##### Data shown

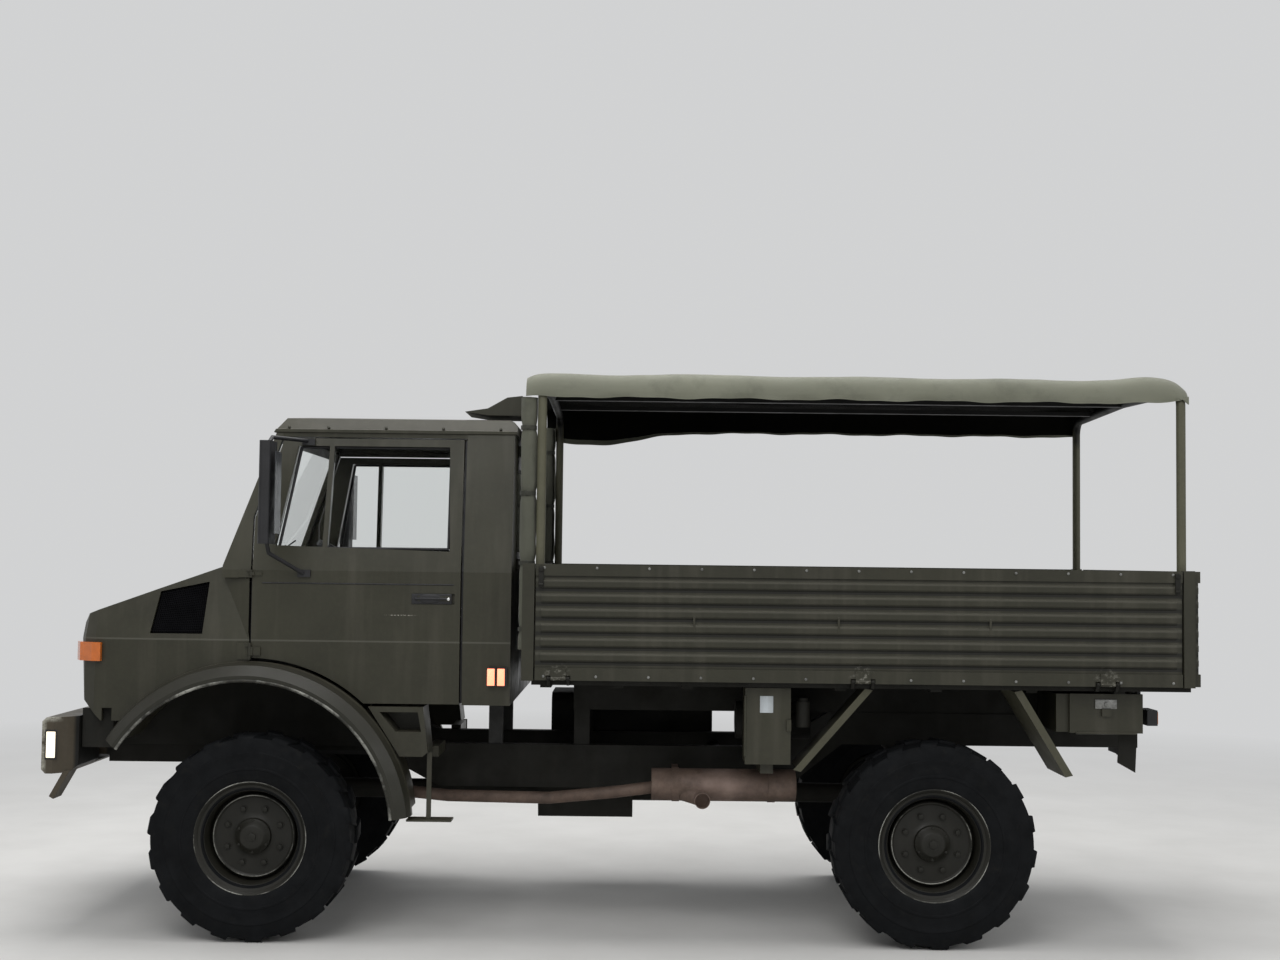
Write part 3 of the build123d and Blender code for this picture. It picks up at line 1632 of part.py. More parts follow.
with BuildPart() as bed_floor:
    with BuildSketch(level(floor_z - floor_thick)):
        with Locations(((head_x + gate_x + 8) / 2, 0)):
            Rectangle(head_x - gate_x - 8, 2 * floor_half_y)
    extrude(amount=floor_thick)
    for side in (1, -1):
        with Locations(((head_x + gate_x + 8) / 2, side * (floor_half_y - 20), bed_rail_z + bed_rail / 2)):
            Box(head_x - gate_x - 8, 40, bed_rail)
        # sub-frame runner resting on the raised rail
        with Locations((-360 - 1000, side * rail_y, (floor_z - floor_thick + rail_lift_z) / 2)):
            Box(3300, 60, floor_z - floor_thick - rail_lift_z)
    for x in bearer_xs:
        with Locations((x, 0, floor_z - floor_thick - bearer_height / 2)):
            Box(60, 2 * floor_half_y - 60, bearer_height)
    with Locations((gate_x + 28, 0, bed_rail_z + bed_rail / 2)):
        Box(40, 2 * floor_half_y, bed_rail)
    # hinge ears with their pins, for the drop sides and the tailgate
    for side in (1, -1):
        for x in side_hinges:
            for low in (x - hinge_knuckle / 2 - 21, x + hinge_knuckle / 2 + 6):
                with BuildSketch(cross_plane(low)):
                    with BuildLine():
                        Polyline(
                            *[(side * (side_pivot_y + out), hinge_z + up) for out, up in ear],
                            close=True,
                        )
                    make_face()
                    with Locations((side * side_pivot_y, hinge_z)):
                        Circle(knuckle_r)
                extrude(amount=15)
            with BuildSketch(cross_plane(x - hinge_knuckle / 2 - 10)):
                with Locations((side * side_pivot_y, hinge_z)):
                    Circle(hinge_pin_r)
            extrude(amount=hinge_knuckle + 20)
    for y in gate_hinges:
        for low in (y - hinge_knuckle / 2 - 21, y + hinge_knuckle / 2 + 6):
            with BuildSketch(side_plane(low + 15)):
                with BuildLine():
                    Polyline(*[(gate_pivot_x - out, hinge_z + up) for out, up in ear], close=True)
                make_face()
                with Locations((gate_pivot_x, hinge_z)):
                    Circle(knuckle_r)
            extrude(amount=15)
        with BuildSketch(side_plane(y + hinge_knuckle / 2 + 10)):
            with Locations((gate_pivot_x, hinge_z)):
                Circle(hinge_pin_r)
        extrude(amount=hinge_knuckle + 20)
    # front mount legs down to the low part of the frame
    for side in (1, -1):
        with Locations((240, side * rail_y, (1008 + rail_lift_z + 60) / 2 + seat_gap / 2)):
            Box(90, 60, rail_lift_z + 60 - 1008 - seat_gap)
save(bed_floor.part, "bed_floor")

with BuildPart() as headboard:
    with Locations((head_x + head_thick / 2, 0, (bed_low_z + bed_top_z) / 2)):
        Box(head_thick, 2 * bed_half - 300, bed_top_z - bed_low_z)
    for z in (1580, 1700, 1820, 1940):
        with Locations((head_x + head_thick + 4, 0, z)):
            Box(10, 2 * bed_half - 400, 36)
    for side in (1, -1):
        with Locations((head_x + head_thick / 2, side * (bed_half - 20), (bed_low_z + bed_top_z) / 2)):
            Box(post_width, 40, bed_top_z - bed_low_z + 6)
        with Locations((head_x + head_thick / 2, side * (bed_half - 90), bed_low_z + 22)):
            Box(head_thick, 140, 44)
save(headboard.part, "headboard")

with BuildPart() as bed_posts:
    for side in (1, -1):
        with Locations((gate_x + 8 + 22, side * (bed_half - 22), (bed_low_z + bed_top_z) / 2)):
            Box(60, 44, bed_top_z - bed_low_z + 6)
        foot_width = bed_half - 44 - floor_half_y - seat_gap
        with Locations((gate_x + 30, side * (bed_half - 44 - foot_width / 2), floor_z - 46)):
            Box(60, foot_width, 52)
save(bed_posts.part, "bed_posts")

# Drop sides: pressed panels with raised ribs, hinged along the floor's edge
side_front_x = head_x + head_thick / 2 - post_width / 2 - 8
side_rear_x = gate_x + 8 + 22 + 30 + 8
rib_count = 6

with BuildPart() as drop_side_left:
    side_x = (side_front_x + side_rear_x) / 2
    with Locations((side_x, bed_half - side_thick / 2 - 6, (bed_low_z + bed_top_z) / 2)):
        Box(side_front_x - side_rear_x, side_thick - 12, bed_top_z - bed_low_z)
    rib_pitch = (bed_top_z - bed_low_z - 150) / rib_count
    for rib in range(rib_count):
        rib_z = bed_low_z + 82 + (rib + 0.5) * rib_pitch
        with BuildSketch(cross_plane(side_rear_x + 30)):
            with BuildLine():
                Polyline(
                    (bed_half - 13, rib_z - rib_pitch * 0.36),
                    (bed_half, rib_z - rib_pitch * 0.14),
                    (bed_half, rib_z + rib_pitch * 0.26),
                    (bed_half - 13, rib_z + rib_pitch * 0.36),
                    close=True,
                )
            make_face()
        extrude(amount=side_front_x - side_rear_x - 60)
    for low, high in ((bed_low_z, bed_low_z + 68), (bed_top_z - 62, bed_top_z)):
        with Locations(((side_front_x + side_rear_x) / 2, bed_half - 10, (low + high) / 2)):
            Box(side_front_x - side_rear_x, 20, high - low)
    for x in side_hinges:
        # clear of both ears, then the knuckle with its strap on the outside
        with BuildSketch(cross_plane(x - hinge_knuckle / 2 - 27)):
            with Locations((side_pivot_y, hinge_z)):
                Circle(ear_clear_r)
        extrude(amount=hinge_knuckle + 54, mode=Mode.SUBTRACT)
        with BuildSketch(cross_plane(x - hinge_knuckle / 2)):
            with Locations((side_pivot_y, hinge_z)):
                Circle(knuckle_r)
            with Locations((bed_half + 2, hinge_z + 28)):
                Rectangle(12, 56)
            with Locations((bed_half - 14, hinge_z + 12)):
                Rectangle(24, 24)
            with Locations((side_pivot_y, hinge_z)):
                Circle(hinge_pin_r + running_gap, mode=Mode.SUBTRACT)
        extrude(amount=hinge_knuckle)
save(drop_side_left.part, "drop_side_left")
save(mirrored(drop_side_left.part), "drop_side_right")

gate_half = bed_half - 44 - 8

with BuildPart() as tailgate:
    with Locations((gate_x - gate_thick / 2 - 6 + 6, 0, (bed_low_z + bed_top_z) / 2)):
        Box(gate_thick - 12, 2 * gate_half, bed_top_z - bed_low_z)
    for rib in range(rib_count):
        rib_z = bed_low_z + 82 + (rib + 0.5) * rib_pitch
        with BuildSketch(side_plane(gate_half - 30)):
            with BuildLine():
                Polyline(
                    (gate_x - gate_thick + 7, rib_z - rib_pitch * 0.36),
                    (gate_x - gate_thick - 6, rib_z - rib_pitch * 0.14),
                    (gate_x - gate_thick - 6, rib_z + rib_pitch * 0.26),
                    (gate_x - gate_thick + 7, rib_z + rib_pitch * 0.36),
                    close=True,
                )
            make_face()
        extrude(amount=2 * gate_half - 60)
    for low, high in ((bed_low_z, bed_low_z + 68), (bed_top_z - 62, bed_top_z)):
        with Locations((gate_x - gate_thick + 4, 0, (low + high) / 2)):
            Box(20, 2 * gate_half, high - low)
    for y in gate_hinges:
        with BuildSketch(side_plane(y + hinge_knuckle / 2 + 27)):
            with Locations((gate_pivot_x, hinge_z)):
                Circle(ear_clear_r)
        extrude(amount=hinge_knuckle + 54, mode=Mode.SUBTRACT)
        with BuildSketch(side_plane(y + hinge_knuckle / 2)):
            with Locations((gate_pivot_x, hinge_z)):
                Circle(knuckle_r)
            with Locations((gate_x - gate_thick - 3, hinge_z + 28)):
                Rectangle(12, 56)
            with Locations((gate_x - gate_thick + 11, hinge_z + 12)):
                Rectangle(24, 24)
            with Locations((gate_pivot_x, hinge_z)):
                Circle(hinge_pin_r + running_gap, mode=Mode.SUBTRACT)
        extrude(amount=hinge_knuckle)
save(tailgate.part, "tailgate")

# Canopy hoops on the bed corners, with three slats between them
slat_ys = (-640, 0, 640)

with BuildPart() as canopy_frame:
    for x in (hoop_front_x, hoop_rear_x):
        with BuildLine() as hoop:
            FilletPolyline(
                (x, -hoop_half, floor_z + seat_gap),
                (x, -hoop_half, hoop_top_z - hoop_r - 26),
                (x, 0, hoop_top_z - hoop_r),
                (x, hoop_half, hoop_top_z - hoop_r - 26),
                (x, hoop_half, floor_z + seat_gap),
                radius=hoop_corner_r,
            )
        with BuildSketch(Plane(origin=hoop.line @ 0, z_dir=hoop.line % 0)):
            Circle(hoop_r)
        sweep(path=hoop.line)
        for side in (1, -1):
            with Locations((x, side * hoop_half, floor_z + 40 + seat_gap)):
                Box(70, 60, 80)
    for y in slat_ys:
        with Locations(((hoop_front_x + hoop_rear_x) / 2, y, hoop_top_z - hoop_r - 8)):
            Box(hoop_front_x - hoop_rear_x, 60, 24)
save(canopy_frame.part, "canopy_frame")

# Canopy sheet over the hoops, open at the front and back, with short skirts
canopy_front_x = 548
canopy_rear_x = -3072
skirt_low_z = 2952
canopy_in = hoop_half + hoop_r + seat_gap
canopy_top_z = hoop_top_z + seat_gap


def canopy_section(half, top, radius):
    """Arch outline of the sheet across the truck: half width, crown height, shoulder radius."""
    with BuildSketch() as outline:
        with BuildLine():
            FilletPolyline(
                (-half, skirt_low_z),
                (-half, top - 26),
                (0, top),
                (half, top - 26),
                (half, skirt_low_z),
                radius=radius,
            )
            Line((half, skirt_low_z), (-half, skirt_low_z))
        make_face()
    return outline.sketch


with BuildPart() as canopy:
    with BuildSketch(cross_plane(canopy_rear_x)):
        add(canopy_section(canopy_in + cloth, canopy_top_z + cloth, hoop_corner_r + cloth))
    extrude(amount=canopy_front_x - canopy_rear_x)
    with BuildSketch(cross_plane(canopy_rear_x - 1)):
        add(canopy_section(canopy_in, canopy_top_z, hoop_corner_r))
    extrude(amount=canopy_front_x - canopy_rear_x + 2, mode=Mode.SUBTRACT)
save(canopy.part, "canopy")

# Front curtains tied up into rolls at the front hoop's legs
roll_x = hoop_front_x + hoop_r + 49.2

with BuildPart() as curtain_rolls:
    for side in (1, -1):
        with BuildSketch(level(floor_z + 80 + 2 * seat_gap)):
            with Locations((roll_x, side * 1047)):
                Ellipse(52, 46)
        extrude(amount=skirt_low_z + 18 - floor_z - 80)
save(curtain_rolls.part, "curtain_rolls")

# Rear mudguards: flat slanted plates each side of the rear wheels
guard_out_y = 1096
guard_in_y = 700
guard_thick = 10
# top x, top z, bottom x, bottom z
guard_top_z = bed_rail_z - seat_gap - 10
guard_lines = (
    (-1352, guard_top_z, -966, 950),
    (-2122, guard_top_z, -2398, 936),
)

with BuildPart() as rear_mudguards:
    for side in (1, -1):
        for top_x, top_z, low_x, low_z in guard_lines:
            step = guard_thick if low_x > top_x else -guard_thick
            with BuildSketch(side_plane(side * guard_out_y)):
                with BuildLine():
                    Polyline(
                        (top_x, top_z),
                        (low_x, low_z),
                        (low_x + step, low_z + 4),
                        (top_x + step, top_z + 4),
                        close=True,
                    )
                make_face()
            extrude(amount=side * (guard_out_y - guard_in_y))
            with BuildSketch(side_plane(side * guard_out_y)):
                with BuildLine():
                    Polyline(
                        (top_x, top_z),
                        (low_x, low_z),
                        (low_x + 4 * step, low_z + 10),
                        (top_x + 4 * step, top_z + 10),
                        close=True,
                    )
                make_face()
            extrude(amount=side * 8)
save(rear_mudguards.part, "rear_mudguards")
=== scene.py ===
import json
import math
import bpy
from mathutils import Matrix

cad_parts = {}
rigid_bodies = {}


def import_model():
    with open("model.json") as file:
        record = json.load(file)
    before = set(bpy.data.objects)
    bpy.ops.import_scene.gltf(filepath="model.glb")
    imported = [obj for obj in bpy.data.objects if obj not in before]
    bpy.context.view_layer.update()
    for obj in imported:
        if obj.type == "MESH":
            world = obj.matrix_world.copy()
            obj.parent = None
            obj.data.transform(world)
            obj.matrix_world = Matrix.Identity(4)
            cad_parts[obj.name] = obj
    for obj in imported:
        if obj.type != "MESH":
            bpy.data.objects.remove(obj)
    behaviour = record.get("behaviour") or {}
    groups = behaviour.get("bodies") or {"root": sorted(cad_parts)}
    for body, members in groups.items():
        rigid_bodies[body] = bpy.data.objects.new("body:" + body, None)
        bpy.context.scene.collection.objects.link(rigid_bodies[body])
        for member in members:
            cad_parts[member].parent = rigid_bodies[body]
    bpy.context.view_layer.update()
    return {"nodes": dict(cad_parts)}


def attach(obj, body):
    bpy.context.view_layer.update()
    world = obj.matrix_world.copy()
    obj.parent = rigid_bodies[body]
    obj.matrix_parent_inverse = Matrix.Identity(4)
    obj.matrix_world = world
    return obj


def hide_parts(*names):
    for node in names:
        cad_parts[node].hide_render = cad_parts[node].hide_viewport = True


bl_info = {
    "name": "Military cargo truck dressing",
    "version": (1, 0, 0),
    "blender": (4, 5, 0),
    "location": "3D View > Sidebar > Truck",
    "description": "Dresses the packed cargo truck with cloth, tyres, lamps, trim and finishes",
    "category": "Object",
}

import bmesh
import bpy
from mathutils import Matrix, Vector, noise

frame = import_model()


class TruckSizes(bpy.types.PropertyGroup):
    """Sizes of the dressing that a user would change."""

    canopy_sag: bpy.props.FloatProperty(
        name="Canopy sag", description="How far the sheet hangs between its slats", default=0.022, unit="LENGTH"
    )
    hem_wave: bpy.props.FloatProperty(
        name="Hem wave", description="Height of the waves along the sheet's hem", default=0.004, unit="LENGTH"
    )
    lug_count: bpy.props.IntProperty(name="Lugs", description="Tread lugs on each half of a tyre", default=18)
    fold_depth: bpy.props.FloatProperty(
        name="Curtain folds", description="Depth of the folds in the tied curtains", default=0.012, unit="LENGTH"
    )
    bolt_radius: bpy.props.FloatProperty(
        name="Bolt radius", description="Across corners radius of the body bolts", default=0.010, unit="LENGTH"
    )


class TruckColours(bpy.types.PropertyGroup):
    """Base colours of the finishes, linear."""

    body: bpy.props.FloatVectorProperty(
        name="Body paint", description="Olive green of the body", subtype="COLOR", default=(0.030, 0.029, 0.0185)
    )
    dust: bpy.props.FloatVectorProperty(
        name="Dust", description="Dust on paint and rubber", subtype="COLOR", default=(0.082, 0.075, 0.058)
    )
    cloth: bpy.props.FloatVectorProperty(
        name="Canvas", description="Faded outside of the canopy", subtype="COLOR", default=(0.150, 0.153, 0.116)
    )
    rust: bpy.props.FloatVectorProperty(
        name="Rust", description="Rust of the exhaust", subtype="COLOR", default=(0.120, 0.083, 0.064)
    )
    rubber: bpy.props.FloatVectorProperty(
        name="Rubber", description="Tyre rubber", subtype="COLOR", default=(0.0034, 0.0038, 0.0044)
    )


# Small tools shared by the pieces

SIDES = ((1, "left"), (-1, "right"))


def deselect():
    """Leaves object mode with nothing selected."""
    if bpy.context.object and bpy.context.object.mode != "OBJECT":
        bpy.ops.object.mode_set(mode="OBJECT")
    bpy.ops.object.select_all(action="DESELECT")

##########

▶ Exercise instructions
Exactly reproduce the stretch from the line with "obj.parent = rigid_bodies[body]" through the line with "of the dressing", including both ends and nothing else.

▶ Written solution
    obj.parent = rigid_bodies[body]
    obj.matrix_parent_inverse = Matrix.Identity(4)
    obj.matrix_world = world
    return obj


def hide_parts(*names):
    for node in names:
        cad_parts[node].hide_render = cad_parts[node].hide_viewport = True


bl_info = {
    "name": "Military cargo truck dressing",
    "version": (1, 0, 0),
    "blender": (4, 5, 0),
    "location": "3D View > Sidebar > Truck",
    "description": "Dresses the packed cargo truck with cloth, tyres, lamps, trim and finishes",
    "category": "Object",
}

import bmesh
import bpy
from mathutils import Matrix, Vector, noise

frame = import_model()


class TruckSizes(bpy.types.PropertyGroup):
    """Sizes of the dressing that a user would change."""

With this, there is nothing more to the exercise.